MERS (General)
Dwyer: (0:00) Well look uhm ..it's happened with SARS, it’s happened with MERS ... uhm … so therefore uhmm ... that’s always been the pattern.
Well, no, it hasn’t - we saw that the provenance of SARS is still unresolved so that’s the end of the pattern theory. But for interest’s sake, what about MERS - the other example of a lethal coronavirus that you bring up?
Firstly, the ‘evidence’ of MERS's origin comes from a study conducted by none other than Lipkin and Daszak that claims MERS traveled from bats to camels to people. That’s a worry straight-off-the-bat.
Lipkin (and his team) was the sole external investigator invited by the Ministry of Health in Saudi Arabia to assist in identifying reservoirs and vectors for transmission of the MERS coronavirus.
Daszak was also on that team. Here’s the ‘pattern’ emerging again - if you’re a murderous totalitarian regime wanting to bury the origin of a coronavirus, better call Lipkin and Daszak.
The fact that those two researchers were involved, is enough to dismiss their report, but let’s take a look anyway.
New York Times: In a paper published online by the Centers for Disease Control and Prevention, a research team comprising veterinarians from EcoHealth Alliance, virologists from Columbia University and Saudi health officials said they had found a stretch of viral RNA in the feces of a bat that matched similar stretches of viral RNA found in humans infected with ..MERS.
Sounds ok on the surface.
New York Times: But the matching fragment was found in only one bat. And it was a tiny sample: from a genome composed of about 30,000 base pairs, building blocks of genetic material, the matching fragment was only 190 base pairs long.
Why was it a tiny sample? According to:
Lipkin/Daszak et al’s paper: The Oct 2012 shipment was inadvertently opened at customs in the United States and sat at room temperature for 48 hours before transfer to Columbia University. At arrival, all samples had thawed.

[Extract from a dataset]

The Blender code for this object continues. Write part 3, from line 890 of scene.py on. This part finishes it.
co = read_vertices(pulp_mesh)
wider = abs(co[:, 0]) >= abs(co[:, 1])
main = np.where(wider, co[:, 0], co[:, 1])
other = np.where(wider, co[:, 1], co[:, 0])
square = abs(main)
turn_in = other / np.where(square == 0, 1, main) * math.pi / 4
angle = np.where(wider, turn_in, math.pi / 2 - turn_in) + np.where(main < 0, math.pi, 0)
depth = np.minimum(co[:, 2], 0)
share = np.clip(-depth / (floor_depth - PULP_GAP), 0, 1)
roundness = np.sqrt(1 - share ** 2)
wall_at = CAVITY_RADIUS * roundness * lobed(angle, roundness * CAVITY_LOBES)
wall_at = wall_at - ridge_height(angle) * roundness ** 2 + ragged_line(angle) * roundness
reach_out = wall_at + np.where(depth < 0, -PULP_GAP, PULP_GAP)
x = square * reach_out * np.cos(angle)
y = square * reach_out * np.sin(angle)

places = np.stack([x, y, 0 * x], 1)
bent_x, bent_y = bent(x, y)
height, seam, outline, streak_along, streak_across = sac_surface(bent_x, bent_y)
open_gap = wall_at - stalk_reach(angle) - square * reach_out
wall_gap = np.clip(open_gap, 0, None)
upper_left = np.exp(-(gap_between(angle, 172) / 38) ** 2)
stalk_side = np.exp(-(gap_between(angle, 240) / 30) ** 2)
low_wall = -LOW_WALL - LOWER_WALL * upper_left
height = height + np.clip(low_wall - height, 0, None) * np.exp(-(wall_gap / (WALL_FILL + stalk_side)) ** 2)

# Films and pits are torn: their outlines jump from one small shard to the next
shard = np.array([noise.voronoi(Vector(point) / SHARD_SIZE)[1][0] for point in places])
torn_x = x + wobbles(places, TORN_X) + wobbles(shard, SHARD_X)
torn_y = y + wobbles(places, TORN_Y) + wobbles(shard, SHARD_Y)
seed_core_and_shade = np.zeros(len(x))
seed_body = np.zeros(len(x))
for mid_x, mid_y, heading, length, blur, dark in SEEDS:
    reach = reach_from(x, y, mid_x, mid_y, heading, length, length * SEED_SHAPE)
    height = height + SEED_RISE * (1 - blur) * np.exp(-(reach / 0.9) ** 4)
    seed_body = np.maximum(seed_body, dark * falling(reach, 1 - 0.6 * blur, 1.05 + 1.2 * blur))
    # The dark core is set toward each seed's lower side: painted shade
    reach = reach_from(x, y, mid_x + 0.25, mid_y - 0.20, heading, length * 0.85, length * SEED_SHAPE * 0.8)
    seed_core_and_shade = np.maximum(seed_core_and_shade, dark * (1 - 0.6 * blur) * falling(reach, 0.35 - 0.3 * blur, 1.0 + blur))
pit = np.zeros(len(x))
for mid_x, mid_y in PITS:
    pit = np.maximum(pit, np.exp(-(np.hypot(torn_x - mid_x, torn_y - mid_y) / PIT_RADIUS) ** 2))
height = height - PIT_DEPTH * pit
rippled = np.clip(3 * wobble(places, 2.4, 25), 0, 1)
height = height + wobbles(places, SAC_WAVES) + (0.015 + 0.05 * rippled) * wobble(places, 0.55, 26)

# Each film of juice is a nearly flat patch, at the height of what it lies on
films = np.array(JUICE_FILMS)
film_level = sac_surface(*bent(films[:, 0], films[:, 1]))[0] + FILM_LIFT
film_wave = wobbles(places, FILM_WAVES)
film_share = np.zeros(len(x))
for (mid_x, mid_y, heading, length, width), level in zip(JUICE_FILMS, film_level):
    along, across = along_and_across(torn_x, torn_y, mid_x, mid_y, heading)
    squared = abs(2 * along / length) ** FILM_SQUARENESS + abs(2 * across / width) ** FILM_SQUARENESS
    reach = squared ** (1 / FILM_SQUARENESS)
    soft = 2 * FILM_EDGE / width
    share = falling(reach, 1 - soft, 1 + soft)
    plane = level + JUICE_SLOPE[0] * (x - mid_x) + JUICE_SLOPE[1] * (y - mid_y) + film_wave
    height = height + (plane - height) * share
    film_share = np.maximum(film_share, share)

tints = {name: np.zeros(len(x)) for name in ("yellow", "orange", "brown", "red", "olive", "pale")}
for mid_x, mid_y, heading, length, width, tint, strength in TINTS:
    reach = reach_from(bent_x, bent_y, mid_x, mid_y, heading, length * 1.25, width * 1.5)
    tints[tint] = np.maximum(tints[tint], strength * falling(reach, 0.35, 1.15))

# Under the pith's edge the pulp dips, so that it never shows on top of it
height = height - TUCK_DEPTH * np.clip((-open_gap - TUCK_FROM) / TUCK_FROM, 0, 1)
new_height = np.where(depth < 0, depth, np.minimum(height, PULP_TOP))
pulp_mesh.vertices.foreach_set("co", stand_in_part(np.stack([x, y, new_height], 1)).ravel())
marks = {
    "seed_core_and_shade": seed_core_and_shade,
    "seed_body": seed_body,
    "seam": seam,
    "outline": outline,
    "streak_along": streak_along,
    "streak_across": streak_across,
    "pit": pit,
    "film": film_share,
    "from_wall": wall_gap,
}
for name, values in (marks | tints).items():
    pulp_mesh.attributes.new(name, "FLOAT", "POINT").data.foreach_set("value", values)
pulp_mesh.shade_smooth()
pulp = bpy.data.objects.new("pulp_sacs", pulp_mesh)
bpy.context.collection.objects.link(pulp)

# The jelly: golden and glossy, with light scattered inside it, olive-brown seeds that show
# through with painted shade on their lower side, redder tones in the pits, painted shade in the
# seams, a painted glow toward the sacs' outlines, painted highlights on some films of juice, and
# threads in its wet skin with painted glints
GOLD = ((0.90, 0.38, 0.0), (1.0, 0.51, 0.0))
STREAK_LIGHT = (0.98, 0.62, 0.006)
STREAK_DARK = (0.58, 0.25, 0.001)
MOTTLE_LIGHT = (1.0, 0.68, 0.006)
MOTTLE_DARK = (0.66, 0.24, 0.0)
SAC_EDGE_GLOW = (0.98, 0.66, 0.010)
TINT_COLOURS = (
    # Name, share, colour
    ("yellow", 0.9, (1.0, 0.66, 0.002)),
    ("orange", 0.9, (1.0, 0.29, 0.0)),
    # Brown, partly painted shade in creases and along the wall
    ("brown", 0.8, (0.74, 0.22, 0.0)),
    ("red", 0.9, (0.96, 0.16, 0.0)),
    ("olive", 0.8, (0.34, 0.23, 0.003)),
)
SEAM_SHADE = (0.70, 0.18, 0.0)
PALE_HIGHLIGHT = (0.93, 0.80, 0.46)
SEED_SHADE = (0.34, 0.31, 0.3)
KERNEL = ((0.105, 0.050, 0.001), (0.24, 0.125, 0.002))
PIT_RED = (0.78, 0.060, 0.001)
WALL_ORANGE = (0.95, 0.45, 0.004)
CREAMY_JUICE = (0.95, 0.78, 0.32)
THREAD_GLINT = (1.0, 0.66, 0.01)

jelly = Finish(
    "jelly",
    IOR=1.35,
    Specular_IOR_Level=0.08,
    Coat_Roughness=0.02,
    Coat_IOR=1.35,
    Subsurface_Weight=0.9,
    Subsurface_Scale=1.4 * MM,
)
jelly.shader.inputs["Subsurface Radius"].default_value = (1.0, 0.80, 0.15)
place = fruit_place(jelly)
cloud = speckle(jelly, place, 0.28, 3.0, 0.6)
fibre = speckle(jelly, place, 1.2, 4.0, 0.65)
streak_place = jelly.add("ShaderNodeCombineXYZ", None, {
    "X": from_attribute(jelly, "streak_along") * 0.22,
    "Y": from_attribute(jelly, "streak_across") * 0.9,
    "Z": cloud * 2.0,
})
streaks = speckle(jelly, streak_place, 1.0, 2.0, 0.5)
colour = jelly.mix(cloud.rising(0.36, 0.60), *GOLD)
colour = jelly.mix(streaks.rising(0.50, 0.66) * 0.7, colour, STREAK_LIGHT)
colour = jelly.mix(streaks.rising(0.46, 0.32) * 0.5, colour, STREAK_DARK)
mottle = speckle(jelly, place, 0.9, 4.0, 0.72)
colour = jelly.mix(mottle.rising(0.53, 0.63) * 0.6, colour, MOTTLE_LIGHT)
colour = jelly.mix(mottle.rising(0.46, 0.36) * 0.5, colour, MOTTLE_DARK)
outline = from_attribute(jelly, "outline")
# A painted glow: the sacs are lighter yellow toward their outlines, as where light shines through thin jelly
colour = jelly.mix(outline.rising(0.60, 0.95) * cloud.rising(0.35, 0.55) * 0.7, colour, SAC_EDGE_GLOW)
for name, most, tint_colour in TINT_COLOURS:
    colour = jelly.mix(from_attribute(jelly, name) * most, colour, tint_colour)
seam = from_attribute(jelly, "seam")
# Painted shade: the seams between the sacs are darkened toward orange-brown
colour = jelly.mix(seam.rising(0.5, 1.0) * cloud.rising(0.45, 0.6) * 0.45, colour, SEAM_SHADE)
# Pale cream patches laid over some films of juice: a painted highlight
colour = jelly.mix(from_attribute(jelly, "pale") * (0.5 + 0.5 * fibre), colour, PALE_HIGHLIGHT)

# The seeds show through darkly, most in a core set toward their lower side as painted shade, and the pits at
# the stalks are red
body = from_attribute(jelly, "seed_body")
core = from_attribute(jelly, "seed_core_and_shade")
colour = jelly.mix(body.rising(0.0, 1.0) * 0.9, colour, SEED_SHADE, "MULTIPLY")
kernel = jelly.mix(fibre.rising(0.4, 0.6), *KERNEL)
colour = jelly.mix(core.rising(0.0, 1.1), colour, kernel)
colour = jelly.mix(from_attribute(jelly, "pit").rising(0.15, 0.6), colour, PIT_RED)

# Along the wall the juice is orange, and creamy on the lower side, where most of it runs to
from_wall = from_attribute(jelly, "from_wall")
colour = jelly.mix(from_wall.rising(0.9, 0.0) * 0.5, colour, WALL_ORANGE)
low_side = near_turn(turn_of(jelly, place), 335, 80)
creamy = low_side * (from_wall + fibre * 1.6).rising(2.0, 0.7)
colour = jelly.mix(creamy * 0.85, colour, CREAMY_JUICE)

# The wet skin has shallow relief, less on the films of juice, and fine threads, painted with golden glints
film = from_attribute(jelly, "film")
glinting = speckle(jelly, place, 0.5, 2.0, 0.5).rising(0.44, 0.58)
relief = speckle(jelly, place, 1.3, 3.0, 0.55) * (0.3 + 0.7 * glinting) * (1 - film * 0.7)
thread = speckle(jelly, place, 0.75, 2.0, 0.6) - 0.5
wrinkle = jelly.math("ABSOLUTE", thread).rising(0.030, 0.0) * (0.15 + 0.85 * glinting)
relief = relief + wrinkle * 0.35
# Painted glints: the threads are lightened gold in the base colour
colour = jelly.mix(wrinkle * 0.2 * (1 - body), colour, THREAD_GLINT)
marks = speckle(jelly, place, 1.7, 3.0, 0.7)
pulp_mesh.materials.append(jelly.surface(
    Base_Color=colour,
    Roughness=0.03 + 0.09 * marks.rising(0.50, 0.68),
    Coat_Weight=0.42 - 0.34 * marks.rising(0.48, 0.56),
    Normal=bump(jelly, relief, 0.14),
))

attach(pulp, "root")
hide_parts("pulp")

Whoops! That sounds not good.
Lipkin/Daszak paper: (T)he sensitivity for viral nucleic acid detection in samples collected in October 2012 was probably reduced because of failure in cold chain transport. We were unable to recover additional sequences beyond the 190-nt RdRp fragment.
None of which stopped them from proclaiming: We are confident in the fidelity of the finding.

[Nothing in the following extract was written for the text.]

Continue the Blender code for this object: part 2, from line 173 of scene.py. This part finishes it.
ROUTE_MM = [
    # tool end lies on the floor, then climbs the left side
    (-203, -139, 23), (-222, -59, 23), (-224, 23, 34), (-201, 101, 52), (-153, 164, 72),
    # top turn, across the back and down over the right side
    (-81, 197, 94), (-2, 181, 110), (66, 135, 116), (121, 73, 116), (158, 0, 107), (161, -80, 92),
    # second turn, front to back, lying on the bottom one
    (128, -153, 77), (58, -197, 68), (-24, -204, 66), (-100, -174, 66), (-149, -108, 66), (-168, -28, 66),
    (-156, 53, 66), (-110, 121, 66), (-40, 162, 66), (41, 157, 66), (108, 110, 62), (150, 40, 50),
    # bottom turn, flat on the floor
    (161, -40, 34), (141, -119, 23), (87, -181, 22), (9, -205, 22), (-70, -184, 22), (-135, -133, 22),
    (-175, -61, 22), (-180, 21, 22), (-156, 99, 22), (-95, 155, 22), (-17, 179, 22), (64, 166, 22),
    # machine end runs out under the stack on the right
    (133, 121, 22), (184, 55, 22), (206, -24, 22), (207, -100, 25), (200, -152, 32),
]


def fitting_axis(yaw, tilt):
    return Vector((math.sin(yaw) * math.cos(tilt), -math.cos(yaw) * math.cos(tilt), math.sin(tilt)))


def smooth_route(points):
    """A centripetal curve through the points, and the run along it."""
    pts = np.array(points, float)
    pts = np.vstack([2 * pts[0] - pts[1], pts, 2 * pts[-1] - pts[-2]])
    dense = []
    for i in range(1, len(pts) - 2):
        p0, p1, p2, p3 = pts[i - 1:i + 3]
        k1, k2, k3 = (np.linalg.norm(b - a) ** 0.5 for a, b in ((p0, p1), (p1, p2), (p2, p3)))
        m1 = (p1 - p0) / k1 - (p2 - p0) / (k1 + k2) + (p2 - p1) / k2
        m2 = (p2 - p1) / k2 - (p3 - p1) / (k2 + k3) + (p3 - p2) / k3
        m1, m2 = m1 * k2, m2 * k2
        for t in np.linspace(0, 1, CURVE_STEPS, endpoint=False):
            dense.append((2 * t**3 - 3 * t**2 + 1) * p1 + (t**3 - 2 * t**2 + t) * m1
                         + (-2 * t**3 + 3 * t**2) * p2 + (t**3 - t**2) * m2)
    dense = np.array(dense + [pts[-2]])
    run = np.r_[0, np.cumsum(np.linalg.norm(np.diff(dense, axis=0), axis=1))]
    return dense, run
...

I’m not confident. Neither was Stanley Perlman, a virologist at the University of Iowa (or several other virologists). In the NYT article he said he:
...would have been more convinced by a match of at least 400 of the base pairs that encode the virus’s surface spikes, which mutate frequently; the 190-pair match was for viral replication machinery, which mutates less.
Hmm, so, a shady trip to Saudia Arabia at the exclusive invitation of a totalitarian regime - where the samples thawed out and were rendered useless in terms of making a definitive conclusion. But you made one anyway.
So there we have it.
Dwyer’s conclusion that it was: Extremely unlikely the virus escaped from a lab (and that it) .. most likely arose in bats, and then spread to humans via an as-yet unidentified intermediary animal ...
because:
(0:10) we have many other viruses that have clearly gone from bats into animals into humans .. it happened with SARS, it happened with MERS ...
Is: demonstrably wrong.
Not only is it wrong, it’s inconceivable that Dwyer, a supposed expert in coronaviruses, didn't know it was wrong when he was repeatedly advancing it on all major media platforms.
On the flip-side, we can still draw conclusions from Dwyer’s deceitfulness:
You are using your power/privilege - to lie - on the world's biggest stage - about the origin of Covid? What would make you do that?